Well, ini cantik banget. Total ada 43 kutipan yang aku tulis di novel ini. Dan setiap paragraf pembuka tiap chapter tuh selalu bagus kalimatnya. Seolah nggak ada kalimat yang sia-sia di setiap tulisannya.

2) Sequence

Dalam menceritakan masa lalu, ada dialog lalu ada narasi pikiran sang protagonis yang sedikit demi sedikit secara berurutan membawa emosi pembaca ikut serta, lalu pas di ujung chapter ... GONG banget. Nggak hanya pas bahas masa lalu, tapi di saat tension sedang tinggi. Salah satunya saat Satine debat dengan Maman—mamanya. Mulai dari dia diam dan hanya mendengarkan mamanya yang menanyakan—terkesan interograsi—perlahan hingga Satine emosional dan ternyata ada fakta yang baru Satine ketahui yang membuat emosi dia yang meletup-letup langsung mereda. Menurutku itu bagus banget. Maaf kalau penjelasanku rada belibet, contohnya seperti di halaman 233 - 234 [aku catat karena aku suka adegan itu].

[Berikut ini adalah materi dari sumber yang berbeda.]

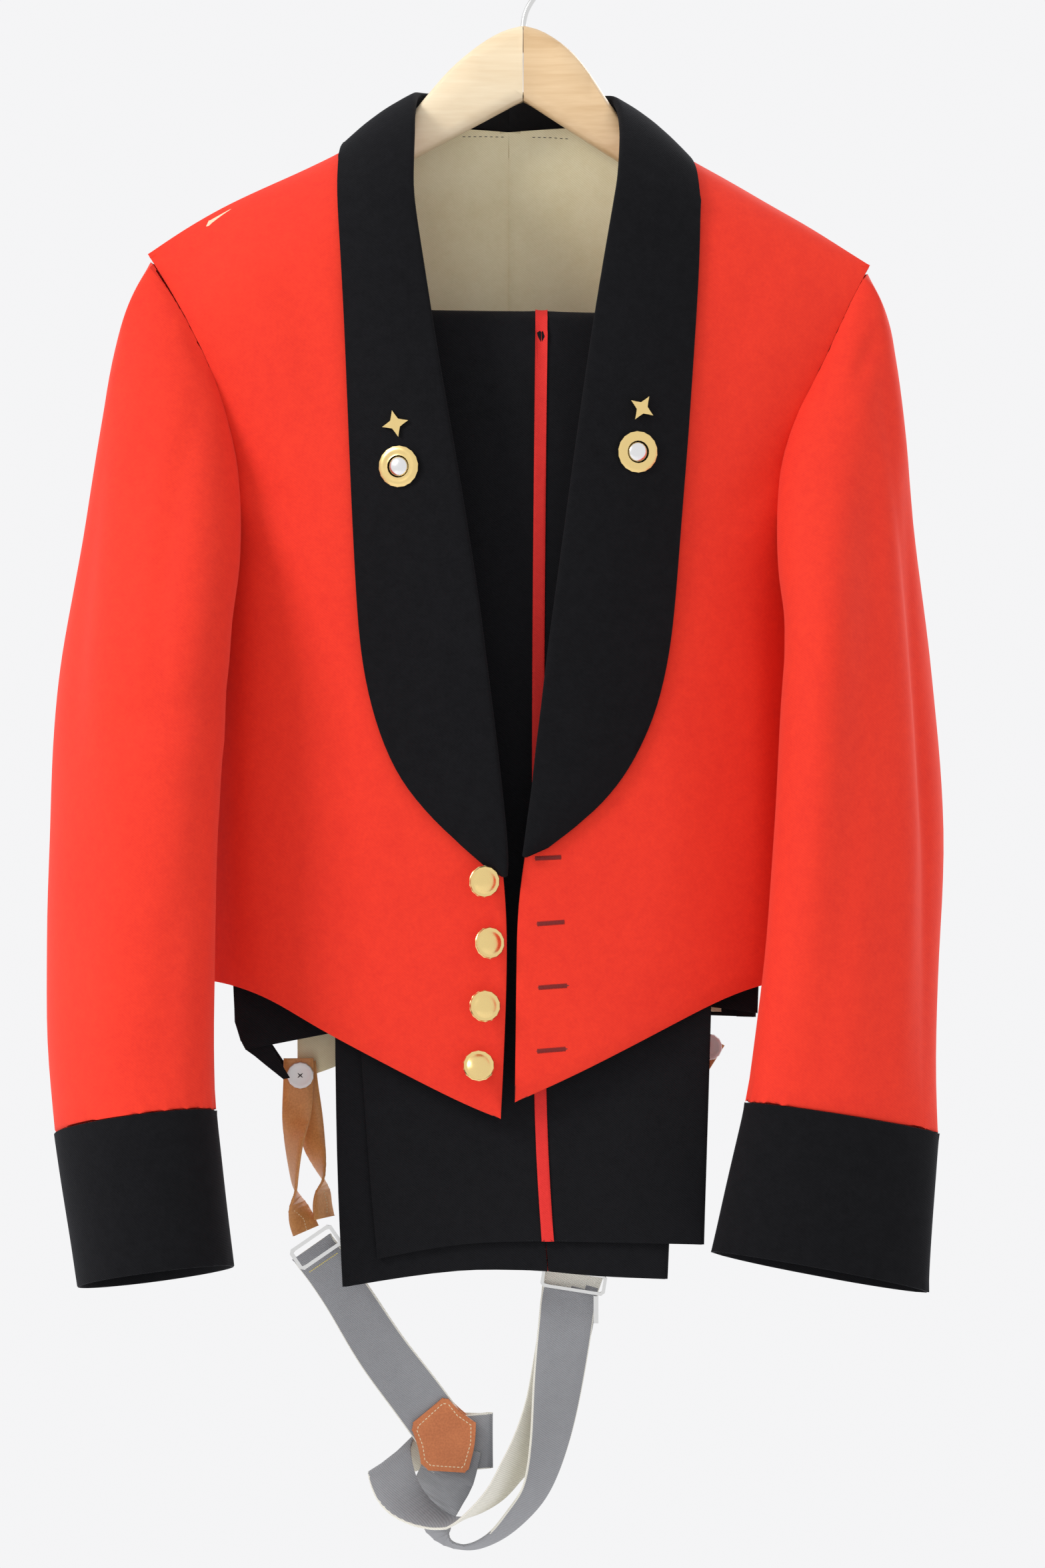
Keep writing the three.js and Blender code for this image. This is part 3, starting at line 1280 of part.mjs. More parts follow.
// Leather ends of the front straps, buttoned inside the waist
const TAB_OUTER = [
  { x: 88, y: -6, z: -730, turn: 0 },
  { x: 103, y: -4.5, z: -707, turn: 0 },
  { x: 117, y: -2.8, z: -685, turn: 0 },
];
const TAB_INNER = [
  { x: 69.2, y: -3, z: -735.4, turn: 180 },
  { x: 78, y: -3, z: -712, turn: 180 },
  { x: 86, y: -2.8, z: -689, turn: 180 },
];
addPiece("tab_outer", ribbon(TAB_OUTER, 16, LEATHER_WALL, 4), "leather");
addPiece("tab_inner", ribbon(TAB_INNER, 16, LEATHER_WALL, 4), "leather");

// A flat metal frame round a strap, turned in the front view
function frame(width, height, rim, thickness, degrees) {
  const box = (w, h, cut) => [
    { x: -w + cut, z: -h },
    { x: w - cut, z: -h },
    { x: w, z: -h + cut },
    { x: w, z: h - cut },
    { x: w - cut, z: h },
    { x: -w + cut, z: h },
    { x: -w, z: h - cut },
    { x: -w, z: -h + cut },
  ];
  const outline = box(width / 2, height / 2, 2);
  const hole = box(width / 2 - rim, height / 2 - rim, 0.8).reverse();
  return flatPiece(outline, thickness, [hole]).rotateY(rad(-degrees));
}
addPiece("fork_loop", frame(31, 15, 2.2, 1.8, 34.5).translate(-127.2, -7.4, -812.6), "steel");
addPiece("adjuster_outer", frame(40, 13, 2, 1.5, -9).translate(31, -8.5, -833), "steel");
addPiece("adjuster_inner", frame(40, 13, 2, 1.5, -24).translate(41, 0.2, -800), "steel");
const lever = () => new THREE.BoxGeometry(3, 2, 17);
addPiece("adjuster_lever_outer", lever().translate(44.6, -9.3, -850.5), "steel");
addPiece("adjuster_lever_inner", lever().translate(56.6, -0.2, -822.6), "steel");

// BUTTONS

// A turned solid standing on a place, its axis given by how far it is turned right and nodded up
const ROUND = 14;
function turnedPiece(profile, place, right = 0, nod = 0) {
  const lathe = new THREE.LatheGeometry(profile.map(([r, h]) => new THREE.Vector2(r, h)), ROUND);
  lathe.rotateX(Math.PI - rad(nod)).rotateZ(rad(right)).translate(place.x, place.y, place.z);
  return outwards(lathe);
}

function outwards(geometry) {
  const bare = geometry.clone();
  bare.deleteAttribute("normal");
  bare.deleteAttribute("uv");
  const merged = mergeVertices(bare, 1e-3);
  const place = merged.attributes.position;
  const points = Array.from({ length: place.count }, (_, i) => vec().fromBufferAttribute(place, i));
  const triangles = [];
  for (let i = 0; i < merged.index.count; i += 3) {
    const triangle = [0, 1, 2].map((k) => merged.index.getX(i + k));
    if (new Set(triangle).size === 3) triangles.push(triangle);
  }
  if (signedVolume(points, triangles) < 0) triangles.forEach((triangle) => triangle.reverse());
  return fromTriangles(points, triangles);
}

// Radius and height of a shank button: shank, back, rim with a raised ring, and dome
const GILT_BUTTON = [
  [0, 0], [1.8, 0], [1.8, 6.2], [BUTTON_RADIUS - 0.8, 6.8], [BUTTON_RADIUS, 7.8],
  [BUTTON_RADIUS - 0.6, 8.7], [BUTTON_RADIUS - 1.6, 8.6], [BUTTON_RADIUS - 2.2, 8.4], [5, 9.8], [0, 10.8],
];
const BUTTONS = [
  { x: -25.6, z: -586.5, right: 18, nod: -4 },
  { x: -23.2, z: -624.4, right: 24, nod: 4 },
  { x: -24.8, z: -662.3, right: 14, nod: 4 },
  { x: -27.2, z: -700.3, right: 4, nod: 20 },
];
const BUTTON_GAP = 1.2; // a tilted shank's edge still clears the cloth
BUTTONS.forEach(({ x, z, right, nod }, i) => {
  const place = vec(x, bodyDepth(x, z, "front") - SEAM / 2 - BUTTON_GAP, z);
  addPiece("button_" + (i + 1), turnedPiece(GILT_BUTTON, place, right, nod), "gilt");
});

const SEWN_BUTTON = [
  [0, 0], [BRACE_BUTTON_RADIUS - 1, 0], [BRACE_BUTTON_RADIUS, 0.8], [BRACE_BUTTON_RADIUS - 0.4, 1.9],
  [BRACE_BUTTON_RADIUS - 1.6, 2.2], [BRACE_BUTTON_RADIUS - 2.8, 1.5], [0, 1.3],
];
addPiece("brace_button_back", turnedPiece(SEWN_BUTTON, vec(-136.8, -4.9, -707.4), 0), "white");
addPiece("brace_button_outer", turnedPiece(SEWN_BUTTON, vec(114, -5.2, -690), 0), "white");
addPiece("brace_button_inner", turnedPiece(SEWN_BUTTON, vec(84, -4.4, -695), 0), "white");

// BADGES on the lapels: a plain four-pointed star over a plain ring with a silver dome

// The place on a collar's face nearest to a place in the front view, with the direction it faces
function onCollar(side, x, z) {
  const face = collars[side].slice(6).map((line) => line.slice(6));
  let best = null;
  for (let i = 0; i < face.length - 1; i += 1) {
    for (let j = 0; j < face[0].length - 1; j += 1) {
      const [a, b, c] = [face[i][j], face[i][j + 1], face[i + 1][j]];
      const middle = a.clone().add(b).add(c).add(face[i + 1][j + 1]).multiplyScalar(0.25);
      const away = Math.hypot(middle.x - x, middle.z - z);
      if (!best || away < best.away) {
        const normal = b.clone().sub(a).cross(c.clone().sub(a)).normalize();
        if (normal.y > 0) normal.negate();
        const y = middle.y - (normal.x * (x - middle.x) + normal.z * (z - middle.z)) / normal.y;
        best = { away, normal, place: vec(x, y, z) };
      }
    }
  }
  return best;
}

function onLapel(geometry, side, x, z, spin, lift) {
  const { normal, place } = onCollar(side, x, z);
  geometry.rotateZ(rad(spin));
  geometry.applyQuaternion(new THREE.Quaternion().setFromUnitVectors(vec(0, 0, 1), normal));
  place.addScaledVector(normal, lift);
  return outwards(geometry.translate(place.x, place.y, place.z));
}

const STAR_RADIUS = 8.2;
const RING_RADIUS = 12.4;
const DOME_RADIUS = 6.4;
const BADGE_WALL = 1.6;
const BADGE_GAP = 0.5;
const BADGES = {
  left: { star: { x: -76.3, z: -313, spin: 4 }, ring: { x: -74.3, z: -338.5 } },
  right: { star: { x: 70.7, z: -303.4, spin: -16 }, ring: { x: 68.3, z: -329.7 } },
};
const RING_BADGE = [
  [DOME_RADIUS + 0.35, 0], [RING_RADIUS, 0], [RING_RADIUS, 0.9], [RING_RADIUS - 2, 2.1],
  [DOME_RADIUS + 1.6, 1.5], [DOME_RADIUS + 0.35, 1.9], [DOME_RADIUS + 0.35, 0],
];
const DOME_BADGE = [[0, 0], [DOME_RADIUS, 0], [DOME_RADIUS - 0.4, 1.6], [4, 3], [0, 3.8]];
const lathed = (profile) => {
  return new THREE.LatheGeometry(profile.map(([r, h]) => new THREE.Vector2(r, h)), 18).rotateX(Math.PI / 2);
};
for (const side of ["left", "right"]) {
  const { star, ring } = BADGES[side];
  const points = steps(8).slice(0, -1).map((t, i) => {
    const radius = i % 2 === 0 ? STAR_RADIUS : STAR_RADIUS * 0.42;
    return new THREE.Vector2(radius * Math.sin(t * 2 * Math.PI), radius * Math.cos(t * 2 * Math.PI));
  });
  const wall = { depth: BADGE_WALL, bevelEnabled: false };
  const starShape = new THREE.ExtrudeGeometry(new THREE.Shape(points), wall);
  addPiece("badge_star_" + side, onLapel(starShape, side, star.x, star.z, star.spin, BADGE_GAP), "gilt");
  addPiece("badge_ring_" + side, onLapel(lathed(RING_BADGE), side, ring.x, ring.z, 0, BADGE_GAP), "gilt");
  addPiece("badge_dome_" + side, onLapel(lathed(DOME_BADGE), side, ring.x, ring.z, 0, BADGE_GAP), "silver");
}

export default uniform;
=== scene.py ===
# %% [markdown]
# A mess dress uniform on a wooden hanger
# The solids of this object have the garment's main shape. This notebook dresses them: it rounds each
# cut piece into cloth, presses its folds, and gives each piece its finish and stitching.
# Everything is in metres. X is to the viewer's right, Y goes away from the viewer and Z is up.

# %% Load the frame
import math
import bpy
import numpy as np
from mathutils import Matrix, Vector
from mathutils.bvhtree import BVHTree
from mathutils.kdtree import KDTree


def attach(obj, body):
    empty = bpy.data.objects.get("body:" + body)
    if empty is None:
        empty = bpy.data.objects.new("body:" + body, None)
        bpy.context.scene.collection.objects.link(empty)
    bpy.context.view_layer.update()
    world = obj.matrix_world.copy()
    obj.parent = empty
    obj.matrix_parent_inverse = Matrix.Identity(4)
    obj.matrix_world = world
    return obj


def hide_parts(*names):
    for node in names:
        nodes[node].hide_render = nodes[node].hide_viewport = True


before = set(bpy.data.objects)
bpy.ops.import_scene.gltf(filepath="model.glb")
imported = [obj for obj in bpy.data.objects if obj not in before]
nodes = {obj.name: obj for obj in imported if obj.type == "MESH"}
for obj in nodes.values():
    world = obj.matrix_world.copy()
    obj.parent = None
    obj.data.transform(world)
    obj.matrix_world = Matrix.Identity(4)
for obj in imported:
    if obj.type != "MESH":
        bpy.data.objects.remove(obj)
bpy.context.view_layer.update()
bpy.ops.object.select_all(action="DESELECT")
MM = 0.001
print("nodes:", len(nodes))

# %% [markdown]
# Camera and room
# The uniform was photographed from about two and a half metres, level with its middle. A long lens
# at that distance gives the same perspective. The backdrop is a pale, even white, which also gives
# most of the light. One lamp from the upper left shapes the folds, and another lights the back.

# %% Camera, floor and lights
VIEW_DISTANCE = 2.6
VIEW_LEVEL = -0.5286
VIEW_HEIGHT = 0.9643  # height of the picture at the hanger, in metres

camera_data = bpy.data.cameras.new("camera")
camera_data.sensor_fit = "VERTICAL"
camera_data.sensor_height = 24
camera_data.lens = 24 * VIEW_DISTANCE / VIEW_HEIGHT
camera = bpy.data.objects.new("camera", camera_data)
camera.location = (-0.0004, -VIEW_DISTANCE, VIEW_LEVEL)
camera.rotation_euler = (math.radians(90), 0, 0)
bpy.context.scene.collection.objects.link(camera)
bpy.context.scene.camera = camera
bpy.context.scene.view_settings.view_transform = "Standard"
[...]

3) Hubungan protagonis dan para pendukungnya

Uniknya, biasanya yang disukai itu seringnya hubungan sesama protagonisnya ya, tapi ini aku malah lebih suka dinamika Ash dengan Emma, Satine dengan Maman dan Sabai, Satine dengan Kala dan Nadine. Mereka tuh penyokong kewarasan sang protagonis yang terkadang agak-agak labil, hehe. Paling suka obrolan Satine sama Nadine, kek Nadine tuh menyuarakan hati pembaca kepada Satine, persis Emma ke Ash.

4) Adegan Satine melihat satu per satu koleksi tasnya

Dyem, ini kalau film namanya ✨️sinematik✨️

---

Ternyata sudah panjang sekali 😃

Akhir kata, novel ini mampu dengan cantik mengejawantahkan narasi kesepian. Romansa tipis yang penuh dengan kontemplasi diri. Sangat relate apalagi untuk kaum-kaum yang dunianya hanya sibuk kerja dan butuh teman—apalagi teman hidup.